__Dataset records__
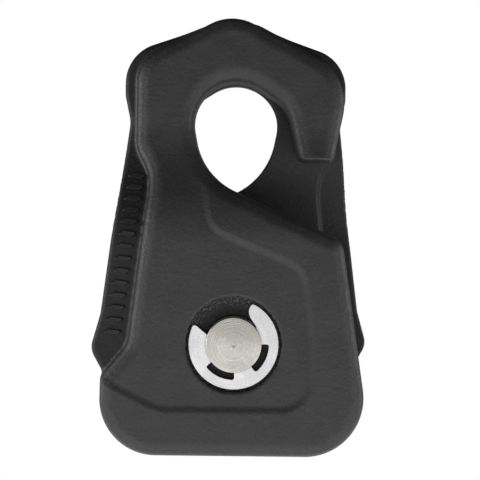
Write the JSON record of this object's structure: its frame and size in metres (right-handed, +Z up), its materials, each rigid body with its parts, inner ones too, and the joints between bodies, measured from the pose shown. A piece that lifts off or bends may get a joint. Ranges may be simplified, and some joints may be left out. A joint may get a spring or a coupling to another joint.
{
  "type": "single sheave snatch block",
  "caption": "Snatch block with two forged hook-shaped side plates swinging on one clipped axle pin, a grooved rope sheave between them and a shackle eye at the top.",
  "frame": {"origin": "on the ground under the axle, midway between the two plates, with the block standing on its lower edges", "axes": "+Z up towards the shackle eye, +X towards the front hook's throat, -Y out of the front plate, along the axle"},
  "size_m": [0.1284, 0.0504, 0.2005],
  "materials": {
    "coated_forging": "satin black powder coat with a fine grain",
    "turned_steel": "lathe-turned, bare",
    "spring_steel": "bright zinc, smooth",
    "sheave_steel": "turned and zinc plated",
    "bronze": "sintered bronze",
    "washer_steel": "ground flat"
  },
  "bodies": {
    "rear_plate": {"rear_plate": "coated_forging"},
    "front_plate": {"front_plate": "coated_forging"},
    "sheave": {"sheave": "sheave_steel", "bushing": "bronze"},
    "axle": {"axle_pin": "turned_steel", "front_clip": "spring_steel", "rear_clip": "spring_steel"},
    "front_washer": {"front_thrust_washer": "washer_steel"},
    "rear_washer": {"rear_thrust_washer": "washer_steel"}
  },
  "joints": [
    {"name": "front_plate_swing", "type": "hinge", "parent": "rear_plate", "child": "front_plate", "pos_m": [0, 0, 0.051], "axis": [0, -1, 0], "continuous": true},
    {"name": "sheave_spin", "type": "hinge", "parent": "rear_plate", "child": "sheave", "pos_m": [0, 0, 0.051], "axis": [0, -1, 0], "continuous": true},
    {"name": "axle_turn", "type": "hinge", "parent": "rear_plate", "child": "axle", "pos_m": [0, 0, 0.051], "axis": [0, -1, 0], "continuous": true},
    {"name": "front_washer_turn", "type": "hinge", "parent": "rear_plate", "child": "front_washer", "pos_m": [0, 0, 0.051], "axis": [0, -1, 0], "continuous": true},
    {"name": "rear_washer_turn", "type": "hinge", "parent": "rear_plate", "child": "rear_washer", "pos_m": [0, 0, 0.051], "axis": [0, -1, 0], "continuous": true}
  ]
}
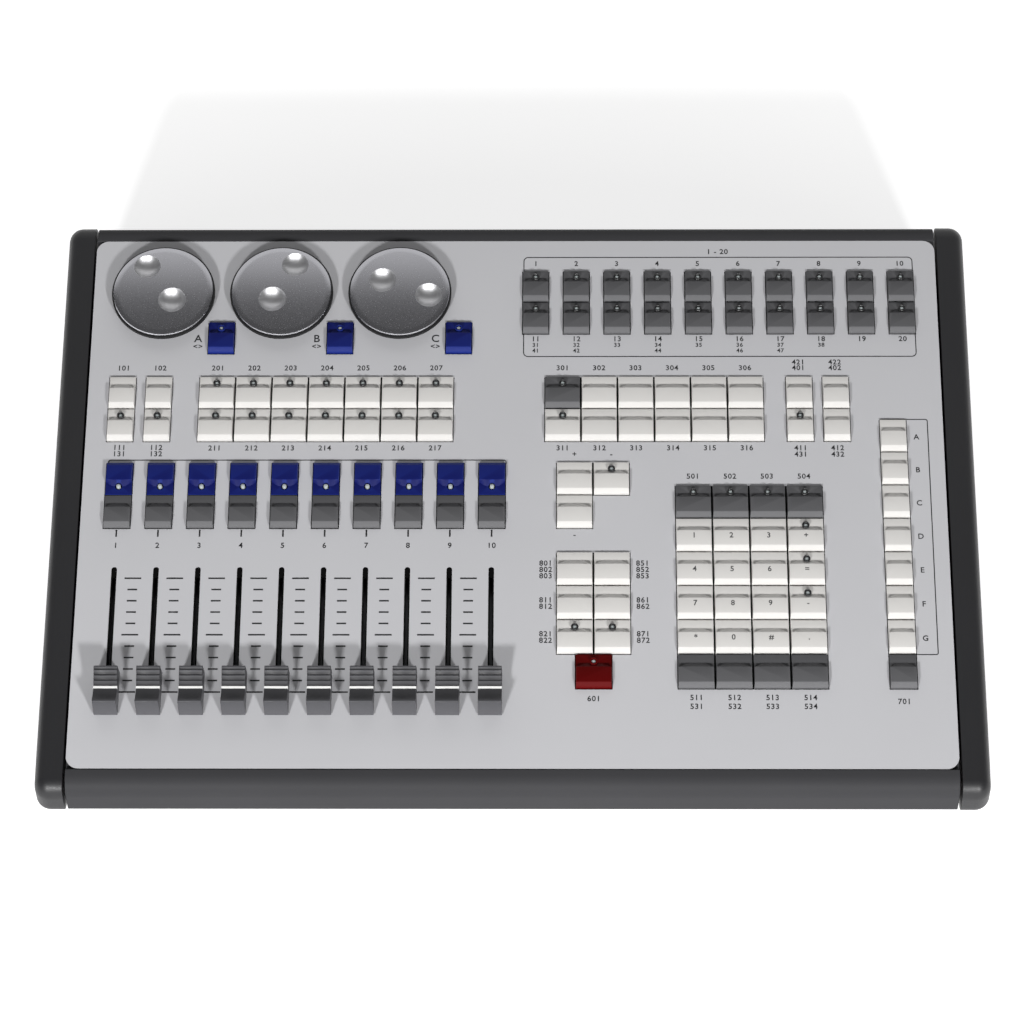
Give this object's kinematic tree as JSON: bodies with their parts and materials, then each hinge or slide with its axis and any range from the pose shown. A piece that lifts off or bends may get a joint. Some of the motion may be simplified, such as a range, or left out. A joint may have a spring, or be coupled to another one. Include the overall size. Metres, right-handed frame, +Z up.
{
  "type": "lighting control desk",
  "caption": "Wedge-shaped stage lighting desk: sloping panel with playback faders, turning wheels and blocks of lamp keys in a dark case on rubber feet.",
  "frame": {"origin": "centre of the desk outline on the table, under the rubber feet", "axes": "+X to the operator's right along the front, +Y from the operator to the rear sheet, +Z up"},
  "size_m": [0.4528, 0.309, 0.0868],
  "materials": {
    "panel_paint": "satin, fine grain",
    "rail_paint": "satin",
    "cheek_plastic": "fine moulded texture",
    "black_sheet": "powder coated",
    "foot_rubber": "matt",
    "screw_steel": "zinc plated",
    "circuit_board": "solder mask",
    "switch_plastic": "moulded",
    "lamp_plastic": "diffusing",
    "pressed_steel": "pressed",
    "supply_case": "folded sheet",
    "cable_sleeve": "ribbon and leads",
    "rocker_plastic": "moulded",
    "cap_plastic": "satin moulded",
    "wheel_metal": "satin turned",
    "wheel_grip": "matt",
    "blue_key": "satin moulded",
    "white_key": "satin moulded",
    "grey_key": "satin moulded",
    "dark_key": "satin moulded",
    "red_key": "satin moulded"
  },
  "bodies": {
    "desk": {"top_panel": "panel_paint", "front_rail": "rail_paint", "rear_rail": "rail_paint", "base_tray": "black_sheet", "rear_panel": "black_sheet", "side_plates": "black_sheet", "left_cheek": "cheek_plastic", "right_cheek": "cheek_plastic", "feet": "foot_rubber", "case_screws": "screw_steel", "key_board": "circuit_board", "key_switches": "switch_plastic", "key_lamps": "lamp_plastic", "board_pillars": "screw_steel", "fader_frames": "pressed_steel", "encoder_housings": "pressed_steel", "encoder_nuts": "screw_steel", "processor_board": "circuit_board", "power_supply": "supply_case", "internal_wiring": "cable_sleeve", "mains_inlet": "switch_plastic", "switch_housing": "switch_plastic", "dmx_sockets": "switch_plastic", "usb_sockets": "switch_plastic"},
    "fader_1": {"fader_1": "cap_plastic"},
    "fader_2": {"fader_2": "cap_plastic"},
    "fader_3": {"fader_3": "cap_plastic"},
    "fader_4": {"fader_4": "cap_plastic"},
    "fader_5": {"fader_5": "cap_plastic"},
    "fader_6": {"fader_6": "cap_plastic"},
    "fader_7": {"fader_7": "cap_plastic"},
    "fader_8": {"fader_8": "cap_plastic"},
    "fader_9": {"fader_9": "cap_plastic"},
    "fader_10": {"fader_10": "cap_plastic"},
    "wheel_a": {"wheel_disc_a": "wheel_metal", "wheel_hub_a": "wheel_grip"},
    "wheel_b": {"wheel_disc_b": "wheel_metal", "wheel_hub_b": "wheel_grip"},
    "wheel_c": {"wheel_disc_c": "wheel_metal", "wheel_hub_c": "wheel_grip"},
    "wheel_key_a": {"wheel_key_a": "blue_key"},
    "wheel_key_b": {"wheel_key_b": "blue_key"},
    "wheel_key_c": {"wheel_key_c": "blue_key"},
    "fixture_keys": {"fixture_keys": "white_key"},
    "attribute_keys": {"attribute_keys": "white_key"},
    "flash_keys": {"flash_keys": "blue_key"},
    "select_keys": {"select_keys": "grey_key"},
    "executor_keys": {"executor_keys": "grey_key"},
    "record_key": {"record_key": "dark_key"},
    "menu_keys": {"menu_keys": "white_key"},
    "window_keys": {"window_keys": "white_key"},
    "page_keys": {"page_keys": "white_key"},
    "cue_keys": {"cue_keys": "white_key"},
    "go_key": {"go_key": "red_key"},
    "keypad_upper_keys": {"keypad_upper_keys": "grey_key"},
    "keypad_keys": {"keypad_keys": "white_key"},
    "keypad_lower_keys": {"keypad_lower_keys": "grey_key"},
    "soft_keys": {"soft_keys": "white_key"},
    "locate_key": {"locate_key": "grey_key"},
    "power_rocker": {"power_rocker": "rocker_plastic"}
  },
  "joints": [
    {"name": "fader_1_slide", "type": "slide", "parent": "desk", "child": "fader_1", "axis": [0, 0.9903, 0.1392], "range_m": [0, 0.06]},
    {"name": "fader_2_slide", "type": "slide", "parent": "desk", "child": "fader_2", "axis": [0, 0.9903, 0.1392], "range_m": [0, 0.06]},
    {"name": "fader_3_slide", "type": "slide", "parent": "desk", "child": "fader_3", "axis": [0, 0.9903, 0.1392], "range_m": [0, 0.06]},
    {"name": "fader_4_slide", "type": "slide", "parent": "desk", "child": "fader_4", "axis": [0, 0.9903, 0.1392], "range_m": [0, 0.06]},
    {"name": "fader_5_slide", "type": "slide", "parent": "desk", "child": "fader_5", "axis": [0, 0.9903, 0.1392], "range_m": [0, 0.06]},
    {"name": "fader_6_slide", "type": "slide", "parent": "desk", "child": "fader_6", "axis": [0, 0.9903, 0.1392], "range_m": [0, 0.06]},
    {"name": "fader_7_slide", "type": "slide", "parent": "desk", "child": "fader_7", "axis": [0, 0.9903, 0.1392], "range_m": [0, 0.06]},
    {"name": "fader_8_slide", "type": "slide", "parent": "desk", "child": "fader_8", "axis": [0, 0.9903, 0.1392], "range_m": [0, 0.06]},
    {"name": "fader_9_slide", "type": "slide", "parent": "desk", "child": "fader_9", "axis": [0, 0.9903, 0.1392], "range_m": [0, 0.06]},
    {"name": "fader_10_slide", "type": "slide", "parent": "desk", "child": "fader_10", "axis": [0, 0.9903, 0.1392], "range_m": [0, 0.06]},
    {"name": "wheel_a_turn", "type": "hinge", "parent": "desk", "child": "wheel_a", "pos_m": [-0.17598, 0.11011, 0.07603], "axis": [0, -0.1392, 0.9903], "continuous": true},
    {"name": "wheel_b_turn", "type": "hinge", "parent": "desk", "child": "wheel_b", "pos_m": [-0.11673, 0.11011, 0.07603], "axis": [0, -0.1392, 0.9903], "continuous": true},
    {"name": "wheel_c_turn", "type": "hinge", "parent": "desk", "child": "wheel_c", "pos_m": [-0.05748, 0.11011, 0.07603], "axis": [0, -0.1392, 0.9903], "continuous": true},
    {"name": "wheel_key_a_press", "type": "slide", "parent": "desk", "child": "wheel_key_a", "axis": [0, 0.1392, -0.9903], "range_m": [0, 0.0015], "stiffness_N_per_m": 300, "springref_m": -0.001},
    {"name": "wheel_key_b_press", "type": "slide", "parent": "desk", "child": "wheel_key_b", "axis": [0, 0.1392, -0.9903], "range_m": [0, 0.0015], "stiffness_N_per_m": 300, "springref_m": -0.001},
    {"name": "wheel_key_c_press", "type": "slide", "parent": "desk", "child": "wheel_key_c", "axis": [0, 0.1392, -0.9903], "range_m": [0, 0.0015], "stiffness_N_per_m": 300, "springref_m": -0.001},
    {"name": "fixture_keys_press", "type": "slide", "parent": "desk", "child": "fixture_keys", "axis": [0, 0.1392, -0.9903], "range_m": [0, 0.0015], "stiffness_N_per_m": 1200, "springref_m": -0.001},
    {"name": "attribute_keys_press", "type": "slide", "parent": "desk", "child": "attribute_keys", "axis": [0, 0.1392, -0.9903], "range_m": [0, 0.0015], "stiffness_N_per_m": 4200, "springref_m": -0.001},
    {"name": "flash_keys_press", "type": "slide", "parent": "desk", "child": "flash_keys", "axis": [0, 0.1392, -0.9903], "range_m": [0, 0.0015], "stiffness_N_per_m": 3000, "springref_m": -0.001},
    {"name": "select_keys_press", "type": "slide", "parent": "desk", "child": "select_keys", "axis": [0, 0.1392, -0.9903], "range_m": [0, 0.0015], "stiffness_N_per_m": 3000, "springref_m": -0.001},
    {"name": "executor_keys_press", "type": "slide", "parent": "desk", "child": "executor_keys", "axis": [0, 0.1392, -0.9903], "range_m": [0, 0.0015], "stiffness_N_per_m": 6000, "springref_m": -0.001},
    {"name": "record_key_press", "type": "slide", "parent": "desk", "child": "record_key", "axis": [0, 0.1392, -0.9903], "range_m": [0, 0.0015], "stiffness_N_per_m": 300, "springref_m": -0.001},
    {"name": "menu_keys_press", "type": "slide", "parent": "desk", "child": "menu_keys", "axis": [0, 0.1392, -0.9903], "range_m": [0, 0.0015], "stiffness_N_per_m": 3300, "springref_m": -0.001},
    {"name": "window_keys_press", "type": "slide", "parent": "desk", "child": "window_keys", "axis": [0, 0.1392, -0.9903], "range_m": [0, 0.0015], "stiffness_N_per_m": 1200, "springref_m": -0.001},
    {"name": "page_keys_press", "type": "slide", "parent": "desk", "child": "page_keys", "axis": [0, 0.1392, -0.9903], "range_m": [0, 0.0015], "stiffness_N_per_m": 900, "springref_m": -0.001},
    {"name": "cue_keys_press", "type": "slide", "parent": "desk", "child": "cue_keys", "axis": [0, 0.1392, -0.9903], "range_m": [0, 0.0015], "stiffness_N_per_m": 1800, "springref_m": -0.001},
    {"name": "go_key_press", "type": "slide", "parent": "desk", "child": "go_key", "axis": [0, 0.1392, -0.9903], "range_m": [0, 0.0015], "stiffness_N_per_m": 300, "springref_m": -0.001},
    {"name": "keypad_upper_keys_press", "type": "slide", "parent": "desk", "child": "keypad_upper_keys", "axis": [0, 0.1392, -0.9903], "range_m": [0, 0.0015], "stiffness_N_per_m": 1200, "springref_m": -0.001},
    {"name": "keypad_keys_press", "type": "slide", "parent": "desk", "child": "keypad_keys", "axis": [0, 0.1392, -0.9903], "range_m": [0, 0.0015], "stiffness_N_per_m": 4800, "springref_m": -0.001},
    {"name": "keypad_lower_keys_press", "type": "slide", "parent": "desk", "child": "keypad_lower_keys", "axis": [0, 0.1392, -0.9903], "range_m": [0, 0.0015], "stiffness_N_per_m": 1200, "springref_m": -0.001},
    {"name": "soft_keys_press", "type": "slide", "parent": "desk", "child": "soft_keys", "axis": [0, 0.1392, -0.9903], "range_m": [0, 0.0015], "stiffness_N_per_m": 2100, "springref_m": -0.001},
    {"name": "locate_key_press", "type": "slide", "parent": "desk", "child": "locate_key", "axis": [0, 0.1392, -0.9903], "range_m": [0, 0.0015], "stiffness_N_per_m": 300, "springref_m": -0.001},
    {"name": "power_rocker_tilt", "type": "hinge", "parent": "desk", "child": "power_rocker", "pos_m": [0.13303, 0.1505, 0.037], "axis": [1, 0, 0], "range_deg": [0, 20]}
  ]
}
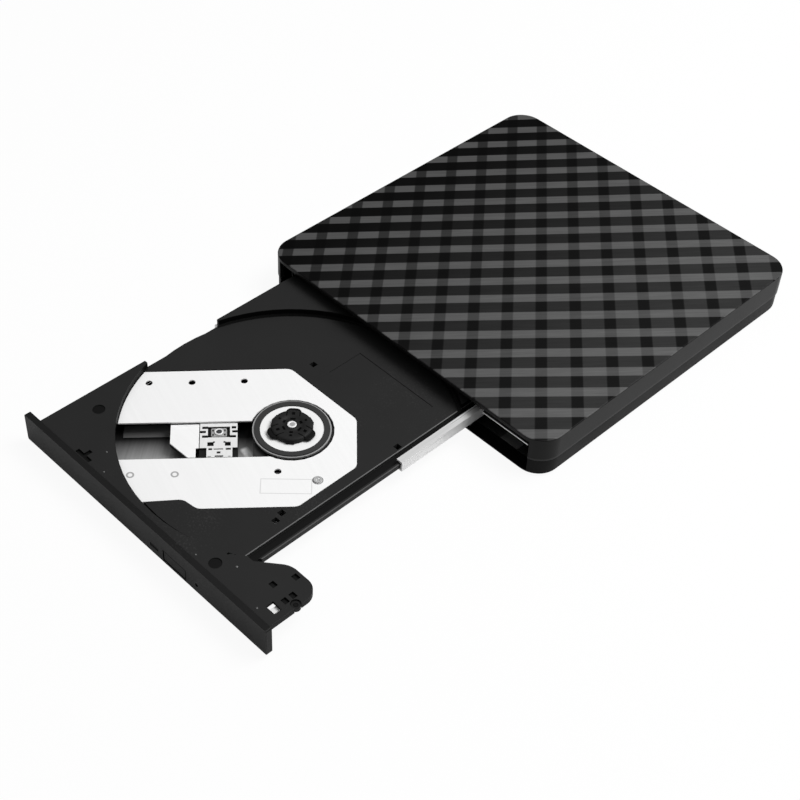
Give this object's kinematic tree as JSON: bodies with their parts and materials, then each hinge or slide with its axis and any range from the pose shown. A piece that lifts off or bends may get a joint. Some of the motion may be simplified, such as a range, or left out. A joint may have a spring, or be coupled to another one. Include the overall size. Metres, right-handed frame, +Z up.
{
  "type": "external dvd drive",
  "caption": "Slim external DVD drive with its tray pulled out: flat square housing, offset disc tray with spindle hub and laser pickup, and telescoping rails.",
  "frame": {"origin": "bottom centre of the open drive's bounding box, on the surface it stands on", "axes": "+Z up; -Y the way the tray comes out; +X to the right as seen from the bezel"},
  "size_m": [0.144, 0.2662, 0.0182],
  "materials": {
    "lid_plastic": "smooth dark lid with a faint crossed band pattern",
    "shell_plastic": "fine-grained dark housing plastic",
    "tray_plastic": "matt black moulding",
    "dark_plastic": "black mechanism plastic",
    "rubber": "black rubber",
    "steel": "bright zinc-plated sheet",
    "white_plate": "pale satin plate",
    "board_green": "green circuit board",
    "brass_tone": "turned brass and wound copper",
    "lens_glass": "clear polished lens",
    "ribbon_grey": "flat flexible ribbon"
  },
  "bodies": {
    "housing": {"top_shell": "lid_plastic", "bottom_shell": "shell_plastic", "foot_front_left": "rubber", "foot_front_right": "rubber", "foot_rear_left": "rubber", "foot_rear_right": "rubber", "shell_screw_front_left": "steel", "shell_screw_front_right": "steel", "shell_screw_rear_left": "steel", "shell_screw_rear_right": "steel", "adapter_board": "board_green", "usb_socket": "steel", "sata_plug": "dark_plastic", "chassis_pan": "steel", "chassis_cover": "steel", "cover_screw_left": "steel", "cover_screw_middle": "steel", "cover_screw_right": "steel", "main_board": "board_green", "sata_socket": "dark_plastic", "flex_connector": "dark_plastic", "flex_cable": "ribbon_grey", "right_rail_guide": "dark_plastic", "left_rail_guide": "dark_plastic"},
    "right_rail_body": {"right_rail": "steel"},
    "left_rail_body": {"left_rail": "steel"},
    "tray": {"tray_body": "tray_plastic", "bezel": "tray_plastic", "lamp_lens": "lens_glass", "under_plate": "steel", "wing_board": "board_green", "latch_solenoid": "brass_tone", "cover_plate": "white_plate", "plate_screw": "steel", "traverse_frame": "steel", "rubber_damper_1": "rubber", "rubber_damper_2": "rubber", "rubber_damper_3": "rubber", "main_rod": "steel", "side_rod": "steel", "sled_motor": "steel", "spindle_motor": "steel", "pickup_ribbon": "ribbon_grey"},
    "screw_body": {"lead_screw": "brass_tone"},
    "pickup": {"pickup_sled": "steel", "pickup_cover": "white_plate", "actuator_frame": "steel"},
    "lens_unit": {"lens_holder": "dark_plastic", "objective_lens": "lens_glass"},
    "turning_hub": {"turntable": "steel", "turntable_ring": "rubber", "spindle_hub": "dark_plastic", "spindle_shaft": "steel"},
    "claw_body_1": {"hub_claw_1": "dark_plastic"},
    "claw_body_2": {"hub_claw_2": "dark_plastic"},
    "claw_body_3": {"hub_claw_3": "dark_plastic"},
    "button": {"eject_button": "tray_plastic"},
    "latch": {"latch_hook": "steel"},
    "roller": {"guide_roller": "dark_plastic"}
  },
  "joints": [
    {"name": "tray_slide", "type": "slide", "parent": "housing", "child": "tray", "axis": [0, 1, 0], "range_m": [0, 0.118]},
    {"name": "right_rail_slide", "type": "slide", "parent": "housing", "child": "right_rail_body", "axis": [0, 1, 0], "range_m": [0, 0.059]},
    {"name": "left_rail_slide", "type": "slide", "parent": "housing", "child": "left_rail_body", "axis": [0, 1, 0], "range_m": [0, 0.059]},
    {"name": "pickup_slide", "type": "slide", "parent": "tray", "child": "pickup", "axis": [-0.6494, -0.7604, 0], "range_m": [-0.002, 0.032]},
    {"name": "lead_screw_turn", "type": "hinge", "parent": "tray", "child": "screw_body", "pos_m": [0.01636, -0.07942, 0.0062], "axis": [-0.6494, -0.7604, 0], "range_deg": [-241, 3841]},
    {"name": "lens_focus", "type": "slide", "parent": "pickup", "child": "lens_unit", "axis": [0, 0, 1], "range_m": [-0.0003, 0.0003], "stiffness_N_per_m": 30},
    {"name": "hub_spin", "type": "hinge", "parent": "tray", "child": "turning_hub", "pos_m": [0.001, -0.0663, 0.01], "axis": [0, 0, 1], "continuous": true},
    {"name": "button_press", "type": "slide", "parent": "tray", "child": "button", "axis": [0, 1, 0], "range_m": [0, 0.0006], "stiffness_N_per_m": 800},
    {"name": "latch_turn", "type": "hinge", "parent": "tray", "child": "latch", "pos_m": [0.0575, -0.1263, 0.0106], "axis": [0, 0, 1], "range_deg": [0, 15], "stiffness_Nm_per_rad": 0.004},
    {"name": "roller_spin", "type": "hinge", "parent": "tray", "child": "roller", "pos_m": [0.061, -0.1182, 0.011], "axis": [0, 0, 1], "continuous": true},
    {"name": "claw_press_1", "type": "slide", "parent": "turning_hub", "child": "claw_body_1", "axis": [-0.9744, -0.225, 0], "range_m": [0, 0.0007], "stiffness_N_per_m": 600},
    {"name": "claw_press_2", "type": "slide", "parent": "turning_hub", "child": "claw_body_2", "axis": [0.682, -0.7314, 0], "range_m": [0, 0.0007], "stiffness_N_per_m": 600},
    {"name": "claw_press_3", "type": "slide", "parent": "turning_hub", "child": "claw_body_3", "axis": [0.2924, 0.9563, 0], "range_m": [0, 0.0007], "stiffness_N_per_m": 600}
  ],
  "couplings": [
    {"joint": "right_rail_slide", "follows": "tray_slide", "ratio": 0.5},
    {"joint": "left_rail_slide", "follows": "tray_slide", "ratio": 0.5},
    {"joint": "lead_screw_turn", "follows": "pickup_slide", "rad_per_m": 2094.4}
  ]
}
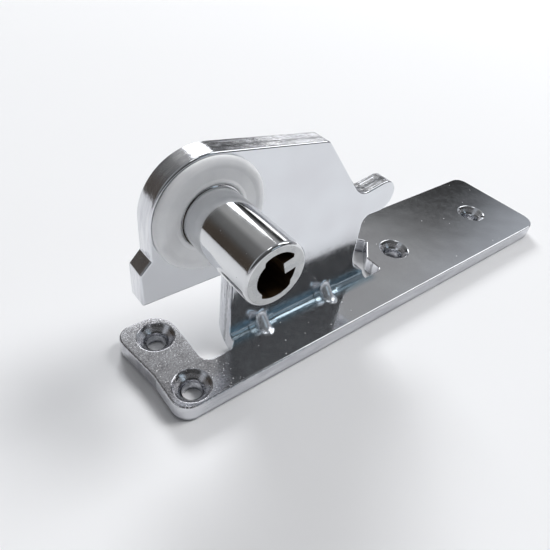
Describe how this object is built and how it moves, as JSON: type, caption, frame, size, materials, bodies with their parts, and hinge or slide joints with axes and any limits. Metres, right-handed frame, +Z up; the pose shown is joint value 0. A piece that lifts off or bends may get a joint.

__Set problem__
Isolate the lines that hold the word "bends" and copy all of them.

__Answer to this exercise__
Write the JSON record of this object's structure: its frame and size in metres (right-handed, +Z up), its materials, each rigid body with its parts, inner ones too, and the joints between bodies, measured from the pose shown. A piece that lifts off or bends may get a joint. Ranges may be simplified, and some joints may be left out. A joint may get a spring or a coupling to another joint.
Give this object's kinematic tree as JSON: bodies with their parts and materials, then each hinge or slide with its axis and any range from the pose shown. A piece that lifts off or bends may get a joint. Some of the motion may be simplified, such as a range, or left out. A joint may have a spring, or be coupled to another one. Include the overall size. Metres, right-handed frame, +Z up.
Give this object's kinematic tree as JSON: bodies with their parts and materials, then each hinge or slide with its axis and any range from the pose shown. A piece that lifts off or bends may get a joint. Some of the motion may be simplified, such as a range, or left out. A joint may have a spring, or be coupled to another one. Include the overall size. Metres, right-handed frame, +Z up.
Describe how this object is built and how it moves, as JSON: type, caption, frame, size, materials, bodies with their parts, and hinge or slide joints with axes and any limits. Metres, right-handed frame, +Z up; the pose shown is joint value 0. A piece that lifts off or bends may get a joint.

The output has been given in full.